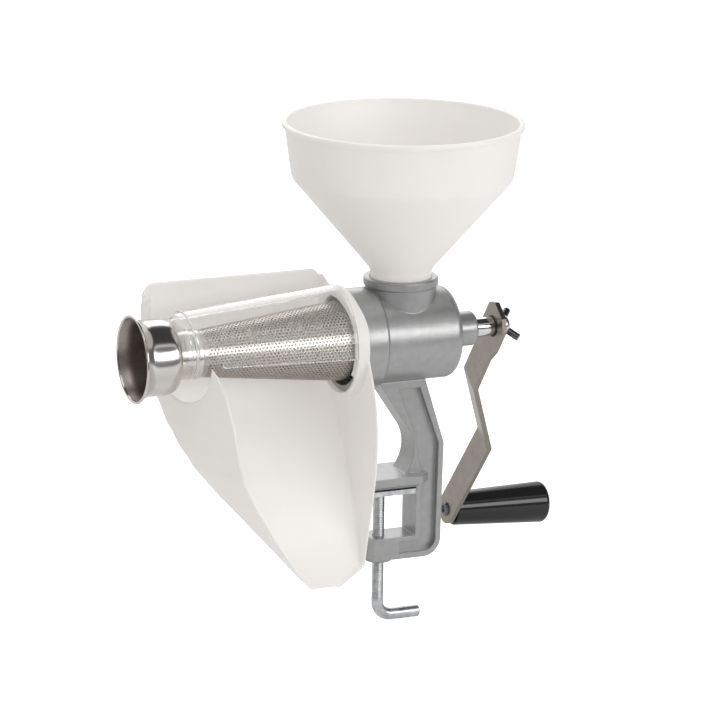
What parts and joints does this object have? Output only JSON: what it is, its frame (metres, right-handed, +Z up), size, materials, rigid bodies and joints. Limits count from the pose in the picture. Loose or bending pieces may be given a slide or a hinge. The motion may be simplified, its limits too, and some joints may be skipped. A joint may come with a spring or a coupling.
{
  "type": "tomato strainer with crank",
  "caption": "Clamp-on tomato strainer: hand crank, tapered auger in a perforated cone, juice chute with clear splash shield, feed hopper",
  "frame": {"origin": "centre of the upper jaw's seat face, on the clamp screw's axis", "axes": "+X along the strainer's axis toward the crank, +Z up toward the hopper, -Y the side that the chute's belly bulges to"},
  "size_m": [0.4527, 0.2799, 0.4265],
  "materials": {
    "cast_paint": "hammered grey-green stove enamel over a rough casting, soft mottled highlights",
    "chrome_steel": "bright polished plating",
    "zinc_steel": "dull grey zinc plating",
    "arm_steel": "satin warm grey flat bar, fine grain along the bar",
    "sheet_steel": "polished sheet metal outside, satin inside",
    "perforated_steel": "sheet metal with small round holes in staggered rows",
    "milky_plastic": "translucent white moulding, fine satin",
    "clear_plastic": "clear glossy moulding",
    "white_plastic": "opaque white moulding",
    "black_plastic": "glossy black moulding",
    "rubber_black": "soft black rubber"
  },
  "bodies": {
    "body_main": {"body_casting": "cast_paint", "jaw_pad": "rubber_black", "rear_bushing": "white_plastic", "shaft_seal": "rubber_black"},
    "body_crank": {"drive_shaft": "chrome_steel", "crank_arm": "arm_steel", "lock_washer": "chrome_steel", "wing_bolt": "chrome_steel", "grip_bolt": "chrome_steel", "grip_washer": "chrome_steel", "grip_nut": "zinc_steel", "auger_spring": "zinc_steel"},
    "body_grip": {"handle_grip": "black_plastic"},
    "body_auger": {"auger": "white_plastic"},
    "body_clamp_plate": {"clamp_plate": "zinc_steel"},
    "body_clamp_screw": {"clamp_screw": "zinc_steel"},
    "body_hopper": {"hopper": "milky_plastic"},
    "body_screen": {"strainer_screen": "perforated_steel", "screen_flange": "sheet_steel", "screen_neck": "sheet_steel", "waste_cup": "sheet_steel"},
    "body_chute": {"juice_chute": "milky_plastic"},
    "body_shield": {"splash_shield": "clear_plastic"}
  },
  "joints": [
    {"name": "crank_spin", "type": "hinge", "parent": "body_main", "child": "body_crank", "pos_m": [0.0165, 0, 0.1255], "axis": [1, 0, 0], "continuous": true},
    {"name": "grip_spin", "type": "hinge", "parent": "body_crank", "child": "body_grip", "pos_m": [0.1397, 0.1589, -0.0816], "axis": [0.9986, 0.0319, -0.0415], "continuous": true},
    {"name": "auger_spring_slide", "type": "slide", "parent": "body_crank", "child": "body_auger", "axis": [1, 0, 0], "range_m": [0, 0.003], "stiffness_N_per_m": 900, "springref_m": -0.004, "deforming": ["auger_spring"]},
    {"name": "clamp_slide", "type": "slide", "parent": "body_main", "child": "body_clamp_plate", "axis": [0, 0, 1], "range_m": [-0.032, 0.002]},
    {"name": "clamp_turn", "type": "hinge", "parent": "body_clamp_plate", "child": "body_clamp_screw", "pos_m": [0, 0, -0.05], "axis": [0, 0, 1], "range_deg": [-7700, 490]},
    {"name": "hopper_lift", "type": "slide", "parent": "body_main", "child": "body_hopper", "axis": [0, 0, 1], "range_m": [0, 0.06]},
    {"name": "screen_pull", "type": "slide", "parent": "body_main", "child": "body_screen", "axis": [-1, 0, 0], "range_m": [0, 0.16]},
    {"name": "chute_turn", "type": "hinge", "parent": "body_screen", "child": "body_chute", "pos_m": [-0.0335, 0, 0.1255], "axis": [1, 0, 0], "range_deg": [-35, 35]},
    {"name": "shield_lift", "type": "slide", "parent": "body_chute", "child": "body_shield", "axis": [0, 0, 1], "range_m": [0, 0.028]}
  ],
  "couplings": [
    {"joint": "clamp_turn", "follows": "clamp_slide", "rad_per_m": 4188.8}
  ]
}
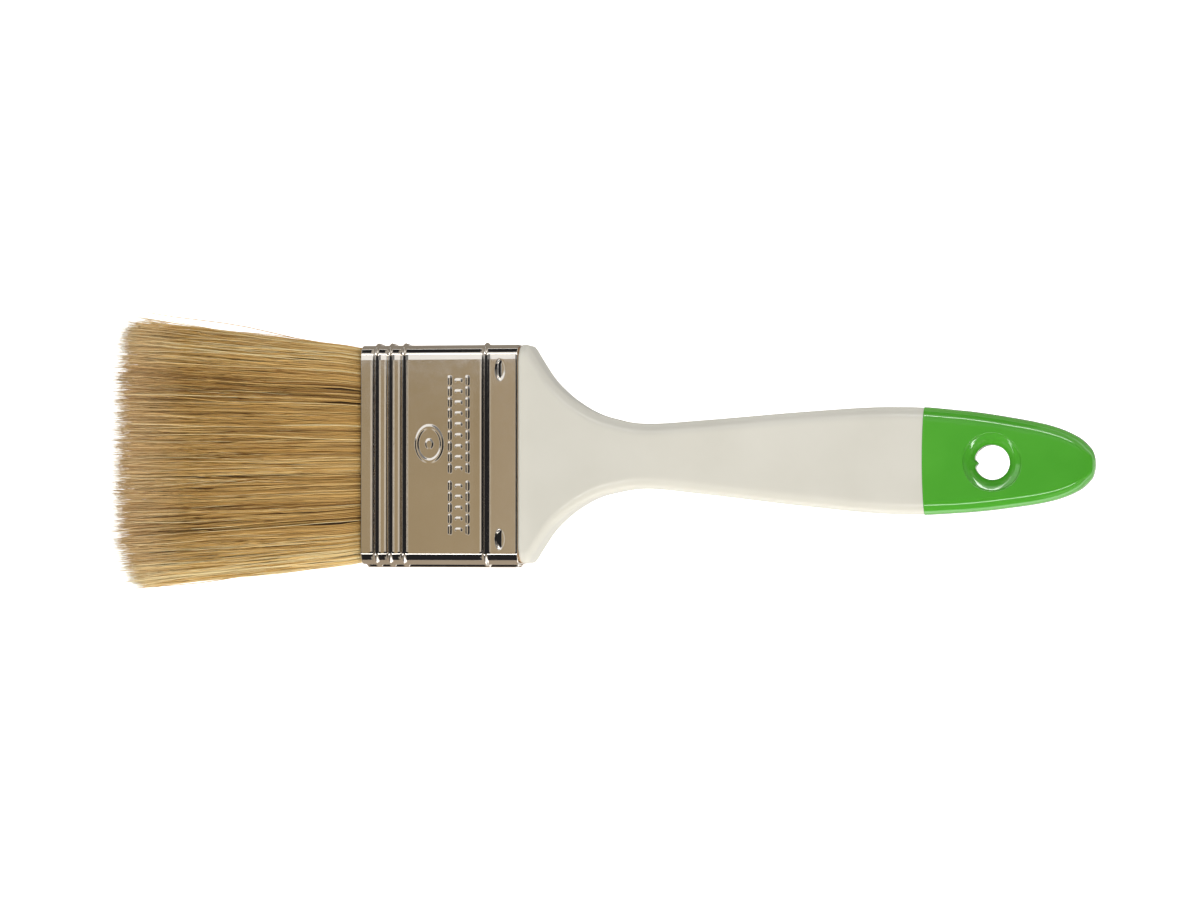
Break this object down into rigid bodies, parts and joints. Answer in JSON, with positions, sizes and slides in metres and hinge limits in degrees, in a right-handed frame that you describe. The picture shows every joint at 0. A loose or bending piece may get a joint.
= = =
### What the task requires
Repeat all of the entries exactly.

### The reply
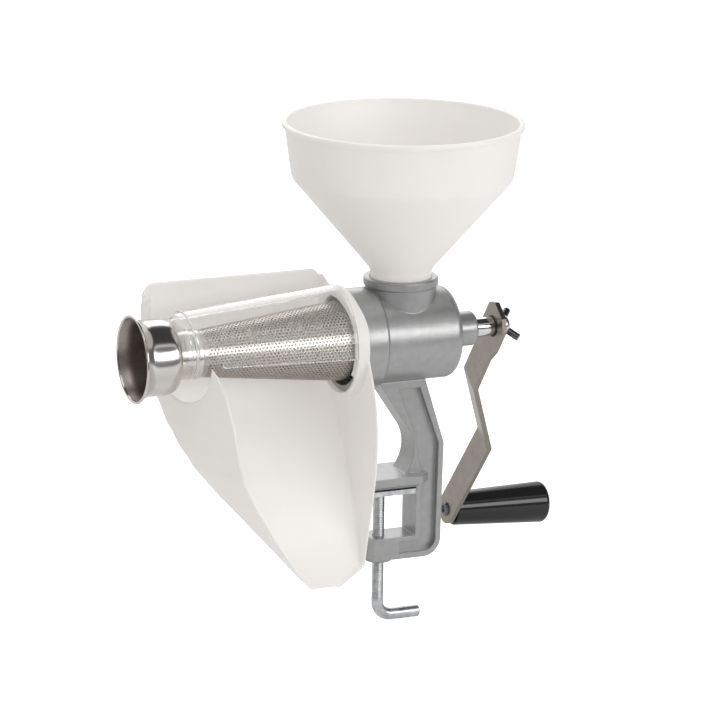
What parts and joints does this object have? Output only JSON: what it is, its frame (metres, right-handed, +Z up), size, materials, rigid bodies and joints. Limits count from the pose in the picture. Loose or bending pieces may be given a slide or a hinge. The motion may be simplified, its limits too, and some joints may be skipped. A joint may come with a spring or a coupling.
{
  "type": "tomato strainer with crank",
  "caption": "Clamp-on tomato strainer: hand crank, tapered auger in a perforated cone, juice chute with clear splash shield, feed hopper",
  "frame": {"origin": "centre of the upper jaw's seat face, on the clamp screw's axis", "axes": "+X along the strainer's axis toward the crank, +Z up toward the hopper, -Y the side that the chute's belly bulges to"},
  "size_m": [0.4527, 0.2799, 0.4265],
  "materials": {
    "cast_paint": "hammered grey-green stove enamel over a rough casting, soft mottled highlights",
    "chrome_steel": "bright polished plating",
    "zinc_steel": "dull grey zinc plating",
    "arm_steel": "satin warm grey flat bar, fine grain along the bar",
    "sheet_steel": "polished sheet metal outside, satin inside",
    "perforated_steel": "sheet metal with small round holes in staggered rows",
    "milky_plastic": "translucent white moulding, fine satin",
    "clear_plastic": "clear glossy moulding",
    "white_plastic": "opaque white moulding",
    "black_plastic": "glossy black moulding",
    "rubber_black": "soft black rubber"
  },
  "bodies": {
    "body_main": {"body_casting": "cast_paint", "jaw_pad": "rubber_black", "rear_bushing": "white_plastic", "shaft_seal": "rubber_black"},
    "body_crank": {"drive_shaft": "chrome_steel", "crank_arm": "arm_steel", "lock_washer": "chrome_steel", "wing_bolt": "chrome_steel", "grip_bolt": "chrome_steel", "grip_washer": "chrome_steel", "grip_nut": "zinc_steel", "auger_spring": "zinc_steel"},
    "body_grip": {"handle_grip": "black_plastic"},
    "body_auger": {"auger": "white_plastic"},
    "body_clamp_plate": {"clamp_plate": "zinc_steel"},
    "body_clamp_screw": {"clamp_screw": "zinc_steel"},
    "body_hopper": {"hopper": "milky_plastic"},
    "body_screen": {"strainer_screen": "perforated_steel", "screen_flange": "sheet_steel", "screen_neck": "sheet_steel", "waste_cup": "sheet_steel"},
    "body_chute": {"juice_chute": "milky_plastic"},
    "body_shield": {"splash_shield": "clear_plastic"}
  },
  "joints": [
    {"name": "crank_spin", "type": "hinge", "parent": "body_main", "child": "body_crank", "pos_m": [0.0165, 0, 0.1255], "axis": [1, 0, 0], "continuous": true},
    {"name": "grip_spin", "type": "hinge", "parent": "body_crank", "child": "body_grip", "pos_m": [0.1397, 0.1589, -0.0816], "axis": [0.9986, 0.0319, -0.0415], "continuous": true},
    {"name": "auger_spring_slide", "type": "slide", "parent": "body_crank", "child": "body_auger", "axis": [1, 0, 0], "range_m": [0, 0.003], "stiffness_N_per_m": 900, "springref_m": -0.004, "deforming": ["auger_spring"]},
    {"name": "clamp_slide", "type": "slide", "parent": "body_main", "child": "body_clamp_plate", "axis": [0, 0, 1], "range_m": [-0.032, 0.002]},
    {"name": "clamp_turn", "type": "hinge", "parent": "body_clamp_plate", "child": "body_clamp_screw", "pos_m": [0, 0, -0.05], "axis": [0, 0, 1], "range_deg": [-7700, 490]},
    {"name": "hopper_lift", "type": "slide", "parent": "body_main", "child": "body_hopper", "axis": [0, 0, 1], "range_m": [0, 0.06]},
    {"name": "screen_pull", "type": "slide", "parent": "body_main", "child": "body_screen", "axis": [-1, 0, 0], "range_m": [0, 0.16]},
    {"name": "chute_turn", "type": "hinge", "parent": "body_screen", "child": "body_chute", "pos_m": [-0.0335, 0, 0.1255], "axis": [1, 0, 0], "range_deg": [-35, 35]},
    {"name": "shield_lift", "type": "slide", "parent": "body_chute", "child": "body_shield", "axis": [0, 0, 1], "range_m": [0, 0.028]}
  ],
  "couplings": [
    {"joint": "clamp_turn", "follows": "clamp_slide", "rad_per_m": 4188.8}
  ]
}
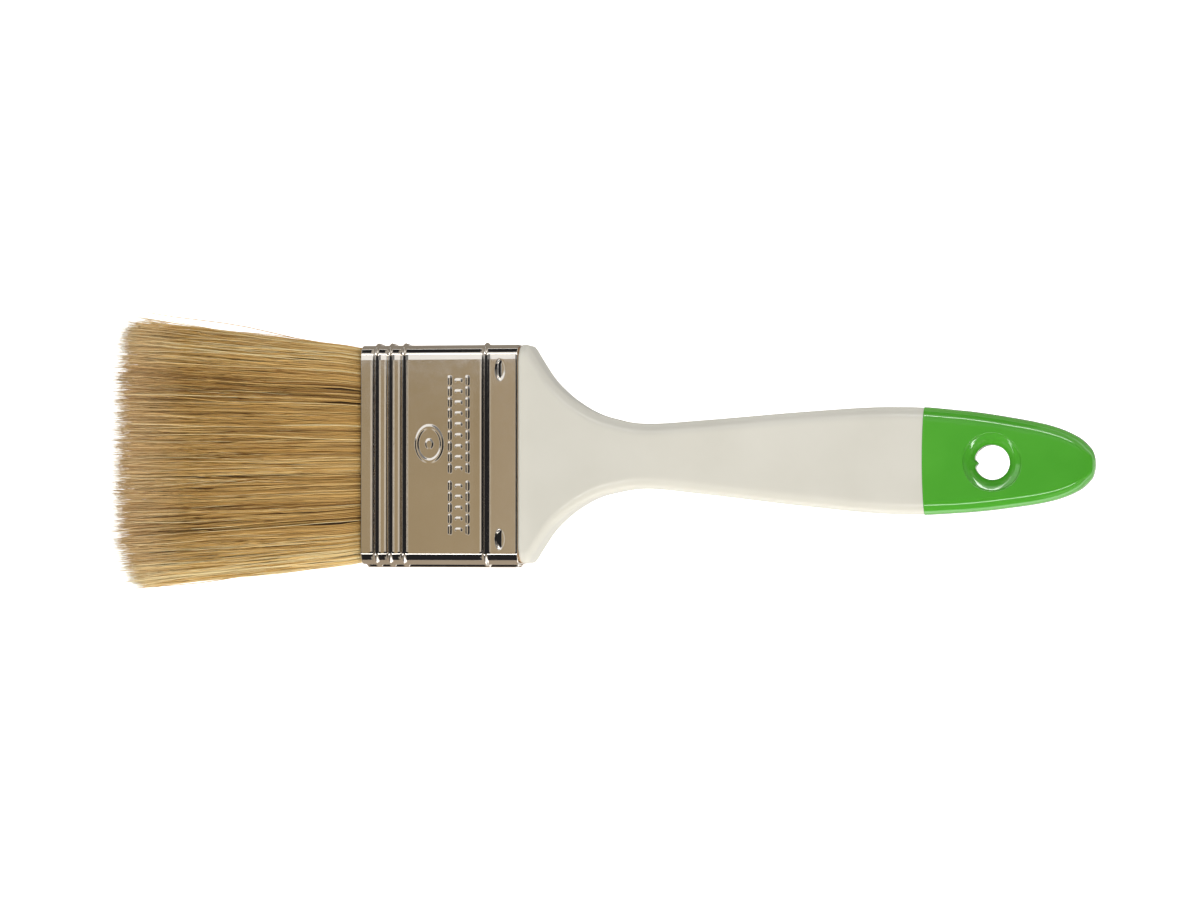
Break this object down into rigid bodies, parts and joints. Answer in JSON, with positions, sizes and slides in metres and hinge limits in degrees, in a right-handed frame that you describe. The picture shows every joint at 0. A loose or bending piece may get a joint.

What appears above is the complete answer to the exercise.